Впрочем, такая "вечная война" не содействовала процветанию и даже целостности. Интересно, что у этого региона нет и четкой столицы - на ее роль местные не против были назначать соседний Киев (об исторической роли Чернигова помнили, но де-факто полноценной региональной столицей он тогда не был).

Киевщина была также природным убежищем изгнанников (вспомним выход путивльцев к Каневу в 1500 г.). Наконец, сеймы 1633-го и 1635-го годов постановили о присоединении "к киевскому праву и уставу" отвоеванной у Московии Черниговщины.
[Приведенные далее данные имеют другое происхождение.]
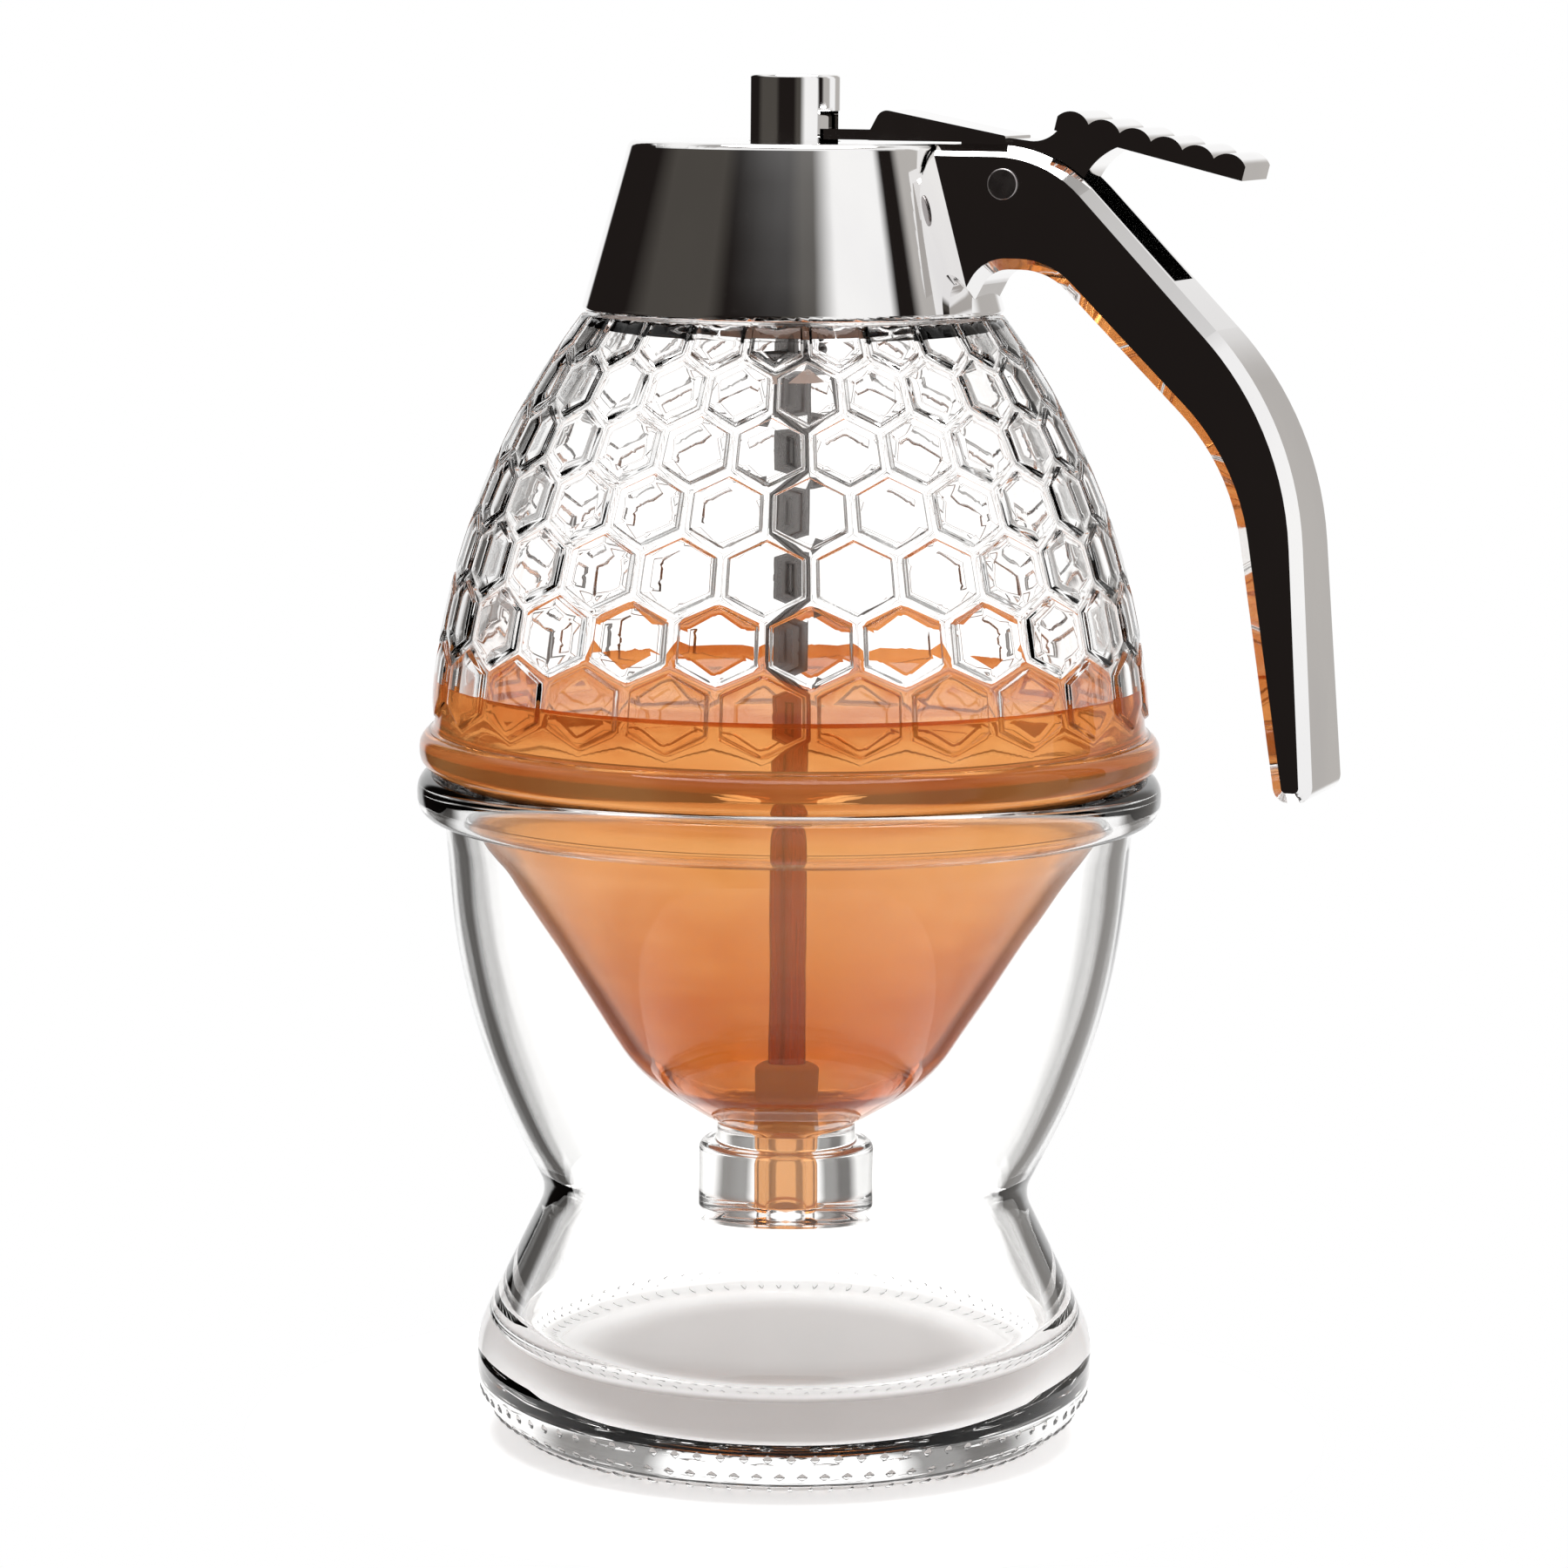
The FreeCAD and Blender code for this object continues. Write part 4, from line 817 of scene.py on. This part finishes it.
def make_world():
    """White to the camera, panels of light and dark to what glass and chrome mirror, and a
    softer ring to light that has passed through the glass."""
    world = bpy.data.worlds.new("studio")
    bpy.context.scene.world = world
    world.use_nodes = True
    tree = Tree(world.node_tree)
    x, y, z = tree.parts(tree.node("ShaderNodeTexCoord", output="Generated"))
    along = x * math.sin(AZIMUTH) - y * math.cos(AZIMUTH)
    right = x * math.cos(AZIMUTH) + y * math.sin(AZIMUTH)
    # share of a turn, seen from the object: 0.5 towards the camera, above it to the camera's right
    share = right.calculate("ARCTAN2", right, along) / (2 * math.pi) + 0.5
    dark = (0.014, 0.011, 0.010)
    dim = (0.075, 0.068, 0.06)
    shade = (0.12, 0.115, 0.11)
    grey = (0.5, 0.48, 0.46)
    white = (1.0, 1.0, 1.0)
    around = tree.node("ShaderNodeValToRGB", {"stops": [
        (0.0, white), (0.065, white), (0.075, dark), (0.20, dark), (0.25, dim), (0.36, dim),
        (0.39, dark), (0.49, dark), (0.515, dim), (0.535, dim), (0.572, white), (0.66, white),
        (0.675, dark), (0.70, dark), (0.717, grey), (0.765, grey), (0.78, white),
        (0.83, white), (0.85, grey), (0.92, grey), (0.94, white), (1.0, white)]}, {0: share})
    through = tree.node("ShaderNodeValToRGB", {"stops": [
        (0.0, white), (0.04, white), (0.05, shade), (0.095, shade), (0.12, white),
        (0.36, white), (0.40, dim), (0.44, dim), (0.47, white), (0.88, white),
        (0.905, shade), (0.95, shade), (0.96, white), (1.0, white)]}, {0: share})
    refracted = tree.node("ShaderNodeLightPath", output="Is Transmission Ray")
    panels = tree.mix(refracted * 0.85, around, through)
    # z is the sine of the elevation: white over the panels, and a grey ceiling over that
    walls = tree.mix(z.within(0.45, 0.7), panels, (*white, 1.0))
    light = tree.mix(z.within(0.74, 0.86), walls, (0.42, 0.41, 0.40, 1.0))
    seen = tree.node("ShaderNodeLightPath", output="Is Camera Ray")
    back = world.node_tree.nodes["Background"]
    tree.feed(back.inputs["Color"], tree.mix(seen, light, (*white, 1.0)))
    tree.feed(back.inputs["Strength"], 1.0 + refracted * 0.2)


def make_floor():
    """A disc that touches the stand's underside from inside, so no film of air shows there; under
    the foot it carries a painted shadow.
    """
    bpy.ops.mesh.primitive_circle_add(vertices=96, radius=75.0 * MM, fill_type="NGON",
                                      location=(0, 0, 0.02 * MM))
    floor = bpy.context.object
    floor.name = "floor"
    paper = Finish("floor_paper", Roughness=0.9, Emission_Strength=0.5)
    tint = paper.noise(3, 2.0)
    x, y, _ = paper.parts(paper.place())
    # Painted shadow: grey in the middle, under the foot, fading to the paper's white between 22
    # and 35 mm out; it also sets the glow.
    beyond_painted_shadow = (x * x + y * y).within((22.0 * MM) ** 2, (35.0 * MM) ** 2)
    bright = paper.mix(tint, (0.93, 0.93, 0.93, 1), (0.96, 0.96, 0.96, 1))
    paper_with_painted_shadow = paper.mix(beyond_painted_shadow, (0.50, 0.475, 0.465, 1), bright)
    paper.set(Base_Color=paper_with_painted_shadow, Emission_Color=paper_with_painted_shadow)
    floor.data.materials.append(paper.material)


def make_lamp():
    """A broad lamp overhead; its sizes are in metres and watts."""
    lamp = bpy.data.lights.new("overhead", "AREA")
    lamp.shape = "DISK"
    lamp.size = 1.6
    lamp.energy = 45
    overhead = bpy.data.objects.new("overhead", lamp)
    overhead.location = (0, 0.2, 1.8)
    bpy.context.scene.collection.objects.link(overhead)


def make_camera():
    lens = bpy.data.cameras.new("camera")
    lens.sensor_width = 36
    lens.lens = 126.32
    lens.shift_x = -6 / 1800
    lens.clip_start = 0.01
    camera = bpy.data.objects.new("camera", lens)
    stand_off = CAMERA_DISTANCE * MM
    place = (stand_off * math.sin(AZIMUTH), -stand_off * math.cos(AZIMUTH), CAMERA_HEIGHT * MM)
    camera.matrix_world = (
        Matrix.Translation(place)
        @ Matrix.Rotation(AZIMUTH, 4, "Z")
        @ Matrix.Rotation(math.pi / 2 - CAMERA_TILT, 4, "X")
        @ Matrix.Rotation(CAMERA_ROLL, 4, "Z"))
    bpy.context.scene.collection.objects.link(camera)
    bpy.context.scene.camera = camera
    bpy.context.scene.view_settings.view_transform = "Standard"


make_world()
make_floor()
make_lamp()
make_camera()

bpy.context.view_layer.update()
Киевские амбиции на Левобережье - они в целом больше "сиверское наследство". Наконец, украинская Сиверщина - только фрагмент-огарок первоначального и потенциального сиверского пространства, который неоднократно переходил из рук в руки, обрезался и где речпосполитские практики просуществовали значительно меньше, чем на более западных землях Украины.
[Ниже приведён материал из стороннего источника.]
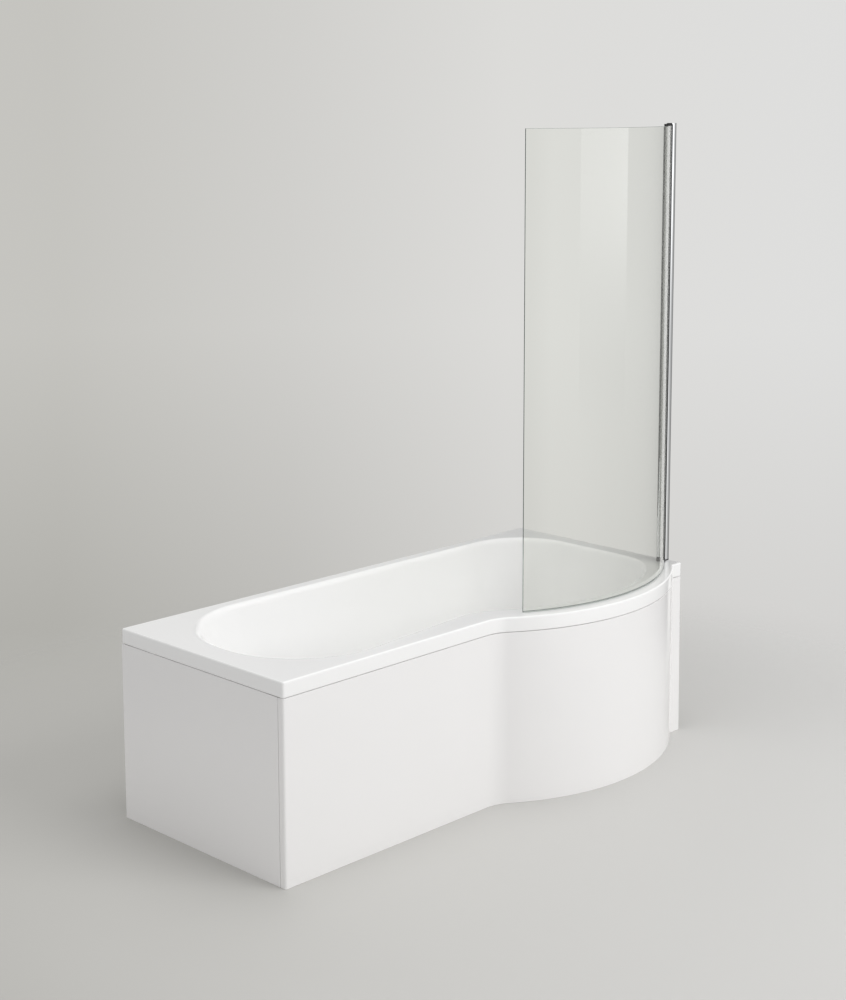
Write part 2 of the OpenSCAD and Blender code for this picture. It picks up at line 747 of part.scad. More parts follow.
pivot = [right_x - pivot_from_wall, front_y + pivot_from_front];
screen_cy = -wide_width / 2 + screen_inset + screen_r;
screen_cx = pivot.x - sqrt(pow(screen_r - glass_offset, 2) - pow(pivot.y - screen_cy, 2));
screen_c = [screen_cx, screen_cy];
hinge_a = direction(screen_c, pivot);
gasket_t = 1;
slot_half = glass_t / 2 + gasket_t;
jaw_half = slot_half + jaw_t;
jaw_start = 2;
slot_start = 8.5;
glass_start = 10;
glass_end = glass_start + glass_length;
glass_z = rim_height + glass_gap;
glass_top = glass_z + glass_height;
rail_bottom = rim_height + 15;
rail_top = glass_top - 5.5;
post_slack = 0.4;
post_from_wall = 4;
post_hollow = [10, 11];
cap_t = 2;
pivot_play = 0.5;
bracket_t = 9;
channel_top = glass_top + 6.5;
bow_r = 30;
lens_c = [right_x - channel_depth / 2, pivot.y];
socket_r = barrel_r + 0.5;
pin_r = 4;
bush_r = 5.5;
bush_h = 20;
bush_play = 0.05;
neck_w = 15;
post_x = pivot.x + 7;
post_screw_d = 3.5;
post_screw_l = 9;
post_head_h = 2;
channel_hole_d = 5.2;

function arc_deg(s) = s / screen_r * 180 / PI;

// Plan of a strip that follows the glass, between two radii and two distances from the hinge
module glass_plan(r0, r1, s0, s1) {
    steps = 8;
    intersection() {
        translate(screen_c) difference() {
            circle(r1, $fn = 200);
            circle(r0, $fn = 200);
        }
        translate(screen_c) polygon(concat([[0, 0]],
            [for (k = [0:steps]) polar(1.2 * r1, hinge_a - arc_deg(s0 + (s1 - s0) * k / steps))]));
    }
}

module glass_strip(r0, r1, s0, s1, z0, z1) {
    translate([0, 0, z0]) linear_extrude(z1 - z0) glass_plan(r0, r1, s0, s1);
}

// Bowed outline of the wall profile, thinned by inset
module lens(inset) {
    bow_shift = bow_r - channel_w / 2;
    translate(lens_c) intersection() {
        translate([0, bow_shift]) circle(bow_r - inset);
        translate([0, -bow_shift]) circle(bow_r - inset);
    }
}

module lens_between(inset, x0, x1, z0, z1) {
    translate([0, 0, z0]) linear_extrude(z1 - z0) intersection() {
        lens(inset);
        translate([x0, pivot.y - channel_w]) square([x1 - x0, 2 * channel_w]);
    }
}

channel_x = right_x - channel_depth;
hole_from_end = 60;
channel_hole_pitch = (channel_top - rim_height - 2 * hole_from_end) / (channel_holes - 1);
post_screw_from_end = 150;
post_screw_zs = [rim_height + post_screw_from_end, (rim_height + channel_top) / 2,
    channel_top - post_screw_from_end];

module at_post_screws() {
    for (z = post_screw_zs) translate([lens_c.x, pivot.y + channel_w / 2, z]) rotate([90, 0, 0]) children();
}

module wall_channel() {
    color("silver") difference() {
        lens_between(0, channel_x, right_x, rim_height, channel_top);
        lens_between(channel_t, channel_x - 1, right_x - channel_t, rim_height - 1, channel_top + 1);
        for (k = [0:channel_holes - 1])
            translate([right_x + 1, pivot.y, rim_height + hole_from_end + k * channel_hole_pitch])
                rotate([0, -90, 0]) cylinder(d = channel_hole_d, h = channel_t + 2);
        at_post_screws() translate([0, 0, -1]) cylinder(d = post_screw_d, h = post_screw_l);
    }
}

module channel_cap() {
    color("dimgray")
        lens_between(channel_t, channel_x, right_x - channel_t, channel_top - cap_t, channel_top);
}

module hinge_post() {
    color("silver") difference() {
        lens_between(channel_t + post_slack, post_x, right_x - post_from_wall,
            rail_bottom - pivot_play, rail_top + pivot_play);
        translate([pivot.x, pivot.y, rim_height]) cylinder(r = socket_r, h = 2 * glass_height);
        translate([channel_x + post_from_wall, pivot.y - post_hollow.y / 2, rim_height])
            cube([post_hollow.x, post_hollow.y, 2 * glass_height]);
        at_post_screws() cylinder(d = post_screw_d, h = post_screw_l);
    }
}

module post_screws() {
    color("silver") at_post_screws() {
        cylinder(d = post_screw_d, h = post_screw_l);
        translate([0, 0, -post_head_h]) cylinder(d = 2 * post_screw_d, h = post_head_h);
    }
}

module pivot_bracket(z0, z1) {
    color("dimgray") translate([0, 0, z0]) linear_extrude(z1 - z0) difference() {
        union() {
            translate(pivot) circle(barrel_r);
            translate([pivot.x, pivot.y - neck_w / 2]) square([right_x - post_from_wall - pivot.x, neck_w]);
        }
        translate(pivot) circle(pin_r);
    }
}

module pivot_bracket_top() pivot_bracket(rail_top + pivot_play, rail_top + pivot_play + bracket_t);

module pivot_bracket_bottom() pivot_bracket(rim_height, rail_bottom - pivot_play);

module pivot_pins() {
    color("gray") translate([pivot.x, pivot.y, 0]) {
        translate([0, 0, rim_height]) cylinder(r = pin_r, h = rail_bottom - rim_height + bush_h - 2);
        translate([0, 0, rail_top - bush_h + 2])
            cylinder(r = pin_r, h = bush_h - 2 + pivot_play + bracket_t);
    }
}

module pivot_bushes() {
    color("white") translate([pivot.x, pivot.y, 0])
        for (z = [rail_bottom, rail_top - bush_h])
            translate([0, 0, z]) ring(bush_r, pin_r + bush_play, bush_h);
}

module hinge_rail() {
    color("silver") translate([0, 0, rail_bottom]) linear_extrude(rail_top - rail_bottom) difference() {
        union() {
            translate(pivot) circle(barrel_r);
            glass_plan(screen_r - jaw_half, screen_r + jaw_half, jaw_start, jaw_length);
        }
        translate(pivot) circle(bush_r);
        glass_plan(screen_r - slot_half, screen_r + slot_half, slot_start, jaw_length + 1);
    }
}

// The glass itself, which the gasket and the caps are cut to
module pane() {
    glass_strip(screen_r - glass_t / 2, screen_r + glass_t / 2, glass_start, glass_end, glass_z, glass_top);
}

module rail_cap(z0, z1) {
    color("dimgray") difference() {
        glass_strip(screen_r - jaw_half, screen_r + jaw_half, slot_start + 2, jaw_length, z0, z1);
        pane();
    }
}

module rail_cap_top() rail_cap(rail_top, rail_top + bracket_t);

module rail_cap_bottom() rail_cap(rim_height + fit, rail_bottom);

module glazing_gasket() {
    color("dimgray") difference() {
        glass_strip(screen_r - slot_half, screen_r + slot_half, slot_start, jaw_length + 0.5,
            rail_bottom, rail_top);
        pane();
    }
}

module screen_glass() {
    color("lightcyan", 0.4) pane();
}

module bottom_seal() {
    seal_half = glass_t / 2 - 0.5;
    color("whitesmoke", 0.6) glass_strip(screen_r - seal_half, screen_r + seal_half,
        jaw_length + fit, glass_end, rim_height + fit, glass_z);
}

bath_shell();
baseboard();
rim_batten_back();
rim_batten_front();
rim_batten_narrow_end();
rim_batten_shower_end();
leg_rail_narrow();
leg_rail_wide();
centre_leg_plate();
leg_studs();
leg_nuts();
leg_feet();
rail_screws();
wall_brackets();
bracket_screws();
waste_fitting();
waste_gaskets();
waste_backnut();
waste_cartridge();
waste_plug();
plug_seal();
front_panel();
end_panel();
panel_clips();
clip_screws();
floor_batten_front();
floor_batten_end();
wall_channel();
channel_cap();
hinge_post();
post_screws();
pivot_bracket_top();
pivot_bracket_bottom();
pivot_pins();
pivot_bushes();
hinge_rail();
rail_cap_top();
rail_cap_bottom();
glazing_gasket();
screen_glass();
bottom_seal();
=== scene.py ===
# P-shaped shower bath with a curved glass screen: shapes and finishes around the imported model
import json
from math import atan, atan2, cos, hypot, pi, radians, sin, sqrt, tan
import bpy
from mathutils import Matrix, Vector

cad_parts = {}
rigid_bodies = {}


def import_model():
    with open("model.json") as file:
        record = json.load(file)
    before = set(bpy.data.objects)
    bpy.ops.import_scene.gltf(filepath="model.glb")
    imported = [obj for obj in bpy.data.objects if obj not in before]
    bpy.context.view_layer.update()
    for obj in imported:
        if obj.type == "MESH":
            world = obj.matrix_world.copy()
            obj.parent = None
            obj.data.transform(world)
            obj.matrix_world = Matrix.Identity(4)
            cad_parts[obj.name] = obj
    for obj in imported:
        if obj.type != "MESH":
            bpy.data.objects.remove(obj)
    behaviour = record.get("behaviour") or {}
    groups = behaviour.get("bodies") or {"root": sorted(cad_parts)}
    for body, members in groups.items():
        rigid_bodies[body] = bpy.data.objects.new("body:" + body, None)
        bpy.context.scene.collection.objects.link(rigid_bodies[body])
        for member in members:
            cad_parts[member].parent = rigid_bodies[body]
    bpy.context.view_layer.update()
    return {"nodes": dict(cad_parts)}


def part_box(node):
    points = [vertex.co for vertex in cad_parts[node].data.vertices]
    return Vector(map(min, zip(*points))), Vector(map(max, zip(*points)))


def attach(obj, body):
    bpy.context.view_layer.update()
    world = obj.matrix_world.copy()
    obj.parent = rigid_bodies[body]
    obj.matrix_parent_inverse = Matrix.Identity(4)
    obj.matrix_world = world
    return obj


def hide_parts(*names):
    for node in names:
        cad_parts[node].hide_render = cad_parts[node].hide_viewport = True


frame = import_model()
mm = 0.001
print("frame loaded:", len(frame["nodes"]), "nodes")


# shaping helpers

def deselectAll():
    for obj in bpy.context.view_layer.objects:
        obj.select_set(False)


def makeActive(piece):
    deselectAll()
    piece.select_set(True)
    bpy.context.view_layer.objects.active = piece


def inEditMode(piece, *steps):    # each step is an edit-mode operator, run on the whole mesh
    makeActive(piece)
    bpy.ops.object.mode_set(mode="EDIT")
    for step in steps:
        bpy.ops.mesh.select_all(action="SELECT")
        step()
    bpy.ops.object.mode_set(mode="OBJECT")


def finishModifiers(piece):
    makeActive(piece)
    for modifier in list(piece.modifiers):
        bpy.ops.object.modifier_apply(modifier=modifier.name)


def roundEdges(piece, width, segments=2, angle=35):
    bevel = piece.modifiers.new("roundEdges", "BEVEL")
    bevel.width, bevel.segments = width, segments
    bevel.limit_method, bevel.angle_limit = "ANGLE", radians(angle)
    bevel.harden_normals = False
    finishModifiers(piece)


def smoothByAngle(piece, angle=35, flatFaces=True):    # broad faces stay true beside a rounded edge
    makeActive(piece)
    bpy.ops.object.shade_smooth_by_angle(angle=radians(angle))
    if flatFaces:
        weighted = piece.modifiers.new("flatFaces", "WEIGHTED_NORMAL")
        weighted.mode, weighted.weight, weighted.keep_sharp = "FACE_AREA", 50, True
        finishModifiers(piece)


def register(piece, body, slotName, *nodeNames):
    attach(piece, body)
    if nodeNames:
        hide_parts(*nodeNames)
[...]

Слобожанщина (Слободская Украина) - поздно оформленный, окончательно только как результат Казацкой революции, наш исторический регион. В основе его давняя сиверянско-тмутараканская дуга, которую - за прядями воды и леса - хорошо видно даже на гугл-карте. Со временем это было колониальное пространство Сиверщины. Впрочем, из-за опасного соседства Муравского шляха осевших поселений здесь не создавали, ограничивались уходами (вспомним, как во время Руины было несколько планов казацко-татарского союза, предусматривающих переселение слободских казаков на Гетманщину, чтобы открыть свободный проход татарам на Москву). С переходом Путивля во владение московитам в 1500 г. в условиях постоянных литовско-московских войн здесь стали активными "воровские черкассы" - подвижные украинцы-пограничники, которые казаковали-охотились на царских гонцов в Крым и других проезжих, а также конкурировали за уходы с московскими подданными. Имела значение Слобожанщина и в контексте коммуникации двух казацких Войск - Запорожского и Донского (собственно, исторический дебют слободского казачества выпал на знаменитую акцию украинских и российских казаков - Азовское сидение 1637–1642 гг.). В речпосполитском контексте интересно, что Слободская Украина стала границей, до которой дошла культура сарматизма (см. панегирик И.Орновского харьковскому полковнику от 1705 г.).